> [Input records]:
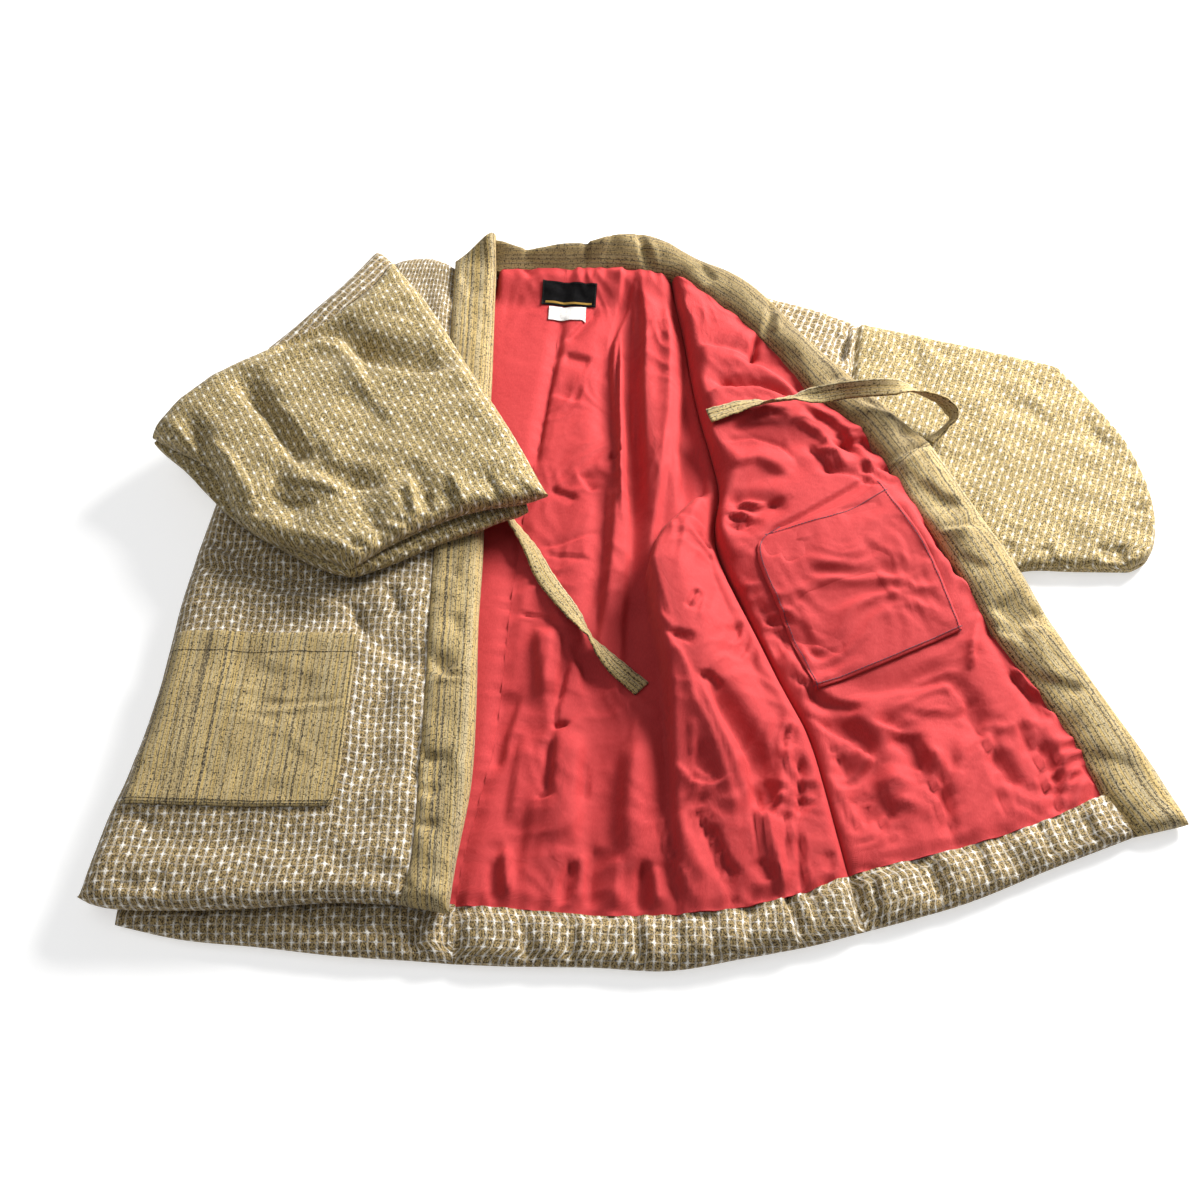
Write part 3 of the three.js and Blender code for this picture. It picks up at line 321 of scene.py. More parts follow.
OPEN_CREASES = [
    [10, -4, 2, (238, -118), (263, -114), (305, -107), (339, -100)],
    [10, -3, 2, (290, -141), (344, -143)],
    [7, -7, 2, (256, -143), (283, -154), (296, -167), (297, -192)],
    [4, 5, 1.3, (300, -161), (304, -182), (307, -210), (310, -253)],
    [8, -6, 2, (226, -148), (240, -170), (257, -177)],
    [5, -5, 2, (221, -180), (231, -203)],
    [6, -6, 2, (229, -223), (243, -253)],
    [4, -3, 2, (250, -205), (257, -219), (270, -249)],
    [5, -2, 2, (307, -167), (336, -201)],
    [5, -3, 2, (369, -163), (366, -201), (372, -241)],
    [5, -5, 1.6, (347, -122), (363, -163)],
    [2.5, 2, 1.3, (361, -66), (358, -90)],
    [8, 3, 2, (375, -24), (359, -72)],
    [4, -4, 1.5, (399, -90), (418, -118), (427, -148)],
    [4, -3, 2, (407, -163), (421, -214)],
    [5, -5, 2, (416, -212), (418, -241)],
    [4, -3, 2, (342, 43), (362, 12)],
    [4, -4, 1.6, (376, -20), (386, -55)],
    [5, -5, 2, (149, -17), (171, -46)],
    [6, 4, 1.5, (173, -63), (191, -91), (207, -116)],
    [8, -6, 2, (152, -52), (173, -79)],
    [6, -5, 2, (163, -86), (190, -105), (220, -126)],
    [6, 4, 1.6, (175, -123), (195, -144), (217, -162), (226, -193)],
    [5, -4, 2, (181, -137), (208, -147), (235, -158)],
    [6, -5, 2, (211, -196), (222, -212), (237, -207)],
    [6, -5, 2, (197, -112), (210, -125), (248, -134)],
    [4, -4, 2, (216, -173), (232, -201)],
    [5, -4, 2, (212, -217), (225, -245), (234, -262)],
    [6, -5, 2, (126, 100), (152, 103), (185, 96)],
    [4, -6, 1.6, (129, 82), (141, 77), (153, 79)],
    [9, -9, 2, (121, 28), (132, 8), (125, -7)],
    [3, 3, 1.3, (125, -8), (157, 1)],
    [3, -4, 1.5, (170, 325), (163, 290)],
    [4, -3.5, 2, (152, 39), (176, 63), (202, 77), (245, 105), (285, 132)],
    [5, -6, 1.6, (119, 262), (143, 254), (173, 258), (211, 238)],
    [5, 4, 1.6, (106, 236), (133, 248), (164, 250), (199, 238)],
    [10, -6, 2, (145, 298), (181, 286), (212, 258), (226, 238)],
    [10, 5, 2, (105, 306), (136, 302), (166, 292)],
    [3, -6, 1.5, (174, 329), (165, 294)],
    [9, -7, 2, (216, 222), (244, 203), (259, 176), (274, 143)],
    [8, 5, 2, (203, 207), (231, 188), (246, 161)],
    [4, -5, 1.6, (218, 172), (234, 146), (241, 132)],
    [4, 4, 1.5, (229, 161), (246, 158), (252, 139)],
    [9, -5, 2, (139, 188), (167, 213), (198, 216)],
    [3, -3, 1.5, (130, 176), (160, 182), (189, 172), (204, 146)],
    [6, -7, 1.8, (123, 71), (145, 68), (160, 80)],
    [4, 5, 1.5, (126, 87), (143, 85), (154, 76)],
    [8, -7, 2, (132, 96), (160, 89), (190, 99)],
    [9, -9, 2, (117, 128), (127, 99), (118, 71)],
    [9, -8, 2, (115, 48), (128, 28), (123, 7)],
    [5, -5, 1.8, (268, 139), (282, 135), (300, 117)],
    [5, 4, 1.5, (274, 145), (297, 139), (315, 124)],
    [6, -7, 1.8, (337, 51), (350, 28), (356, 7)],
    [7, 5, 1.8, (308, 106), (325, 61), (336, 28)],
    [6, -5, 1.8, (125, -12), (144, -7), (155, -15)],
    [6, 5, 1.8, (128, -3), (150, 1)],
    [6, -5, 1.8, (130, -30), (153, -59), (173, -89)],
    [6, 5, 1.8, (163, -80), (188, -107), (203, -122)],
    [12, 5, 2, (129, 146), (164, 154), (198, 135)],
    [12, 4, 2, (224, 176), (264, 158), (290, 132)],
    [5, -4, 1.8, (227, 139), (261, 132), (288, 114)],
    [4, 4, 1.3, (363, -58), (359, -76), (359, -92)],
    [6, -5, 2, (333, -103), (351, -126), (360, -153)],
    [4, 4, 1.3, (397, -84), (408, -103), (426, -122)],
    [5, -6, 1.8, (413, -115), (425, -126), (440, -138)],
    [6, -5, 2, (416, -122), (417, -146)],
    [5, -4, 2, (360, -183), (384, -216)],
    [5, 4, 1.4, (364, -149), (363, -183), (370, -227)],
    [6, -4, 2, (395, -146), (399, -183)],
    [6, -5, 2, (419, -164), (423, -190), (422, -227)],
    [5, -4, 2, (448, -187), (460, -216)],
    [6, -6, 2, (234, 170), (276, 180), (300, 161)],
    [6, 4, 1.5, (243, 189), (281, 194), (302, 180)],
    [6, -5, 2, (265, 144), (298, 142), (315, 130)],
    [6, -5, 2, (327, 78), (345, 43), (354, 23)],
    [5, 4, 1.5, (339, 52), (350, 19), (368, -8)],
    [9, -9, 2, (207, -149), (243, -161), (258, -187), (241, -209)],
    [8, -8, 2, (276, -157), (294, -176), (295, -198)],
    [6, 6, 1.5, (267, -153), (299, -161), (310, -183), (312, -223)],
    [6, -5, 2, (315, -198), (317, -234), (319, -265)],
    [2.8, 5.5, 1.3, (314, -281), (310, -229), (307, -192)],
    [4.5, -5, 1.8, (310, -282), (306, -230), (302, -193)],
    [2.8, 5.5, 1.3, (375, -255), (368, -194), (363, -161)],
    [4.5, -5, 1.8, (371, -255), (364, -195), (358, -162)],
    [2.8, 5.5, 1.3, (414, -238), (411, -194), (406, -159)],
    [4.5, -5, 1.8, (409, -239), (406, -195), (402, -160)],
    [2.8, 5.5, 1.3, (218, -281), (206, -233)],
    [4.5, -5, 1.8, (214, -282), (202, -234)],
    [2.8, 5.5, 1.3, (398, -88), (421, -123), (420, -133)],
    [4.5, -5, 1.8, (393, -89), (416, -124), (415, -134)],
    [2.8, 5.5, 1.3, (269, -271), (251, -231), (229, -221)],
    [4.5, -5, 1.8, (264, -272), (247, -232), (225, -222)],
    [2.8, 5.5, 1.3, (350, -128), (362, -159)],
    [4.5, -5, 1.8, (346, -129), (358, -160)],
]
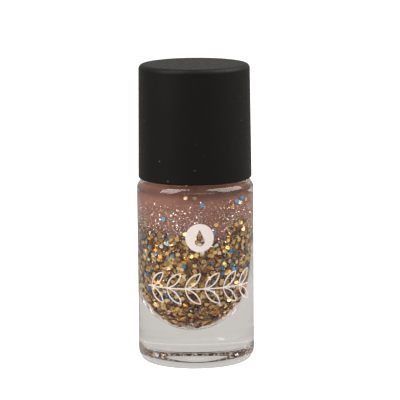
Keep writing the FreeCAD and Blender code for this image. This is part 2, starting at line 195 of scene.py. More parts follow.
def revolved(name, radii, heights, leaning=None):
    """A closed skin from rings round the axis. radii and heights have a row per ring and a column per step.
    The first and last rings are single points on the axis. Rings marked in leaning lean with the cavity."""
    rings, steps = radii.shape
    turn = turn_steps(steps)
    grid = np.stack((radii * np.cos(turn), radii * np.sin(turn), heights), -1)
    if leaning is not None:
        grid[leaning] = leaned(grid[leaning])
    points = np.concatenate((grid[:1, 0], grid[1:-1].reshape(-1, 3), grid[-1:, 0]))
    last = len(points) - 1
    faces = []
    for j in range(steps):
        faces.append((0, 1 + (j + 1) % steps, 1 + j))
    for i in range(rings - 3):
        low, high = 1 + i * steps, 1 + (i + 1) * steps
        for j in range(steps):
            k = (j + 1) % steps
            faces.append((low + j, low + k, high + k, high + j))
    top = 1 + (rings - 3) * steps
    for j in range(steps):
        faces.append((top + j, top + (j + 1) % steps, last))
    return mesh_object(name, points, faces)


# ---------------------------------------------------------------- materials
def new_material(name):
    """A material with its Principled shader, ready for more nodes."""
    material = bpy.data.materials.new(name)
    material.use_nodes = True
    tree = material.node_tree
    shader = next(n for n in tree.nodes if n.type == "BSDF_PRINCIPLED")
    return material, tree, shader


def settings(node, **values):
    """Sets inputs of a node by name, with _ for a space."""
    for name, value in values.items():
        node.inputs[name.replace("_", " ")].default_value = value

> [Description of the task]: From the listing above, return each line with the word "follow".

> [Expected answer]:
Write part 3 of the three.js and Blender code for this picture. It picks up at line 321 of scene.py. More parts follow.
Keep writing the FreeCAD and Blender code for this image. This is part 2, starting at line 195 of scene.py. More parts follow.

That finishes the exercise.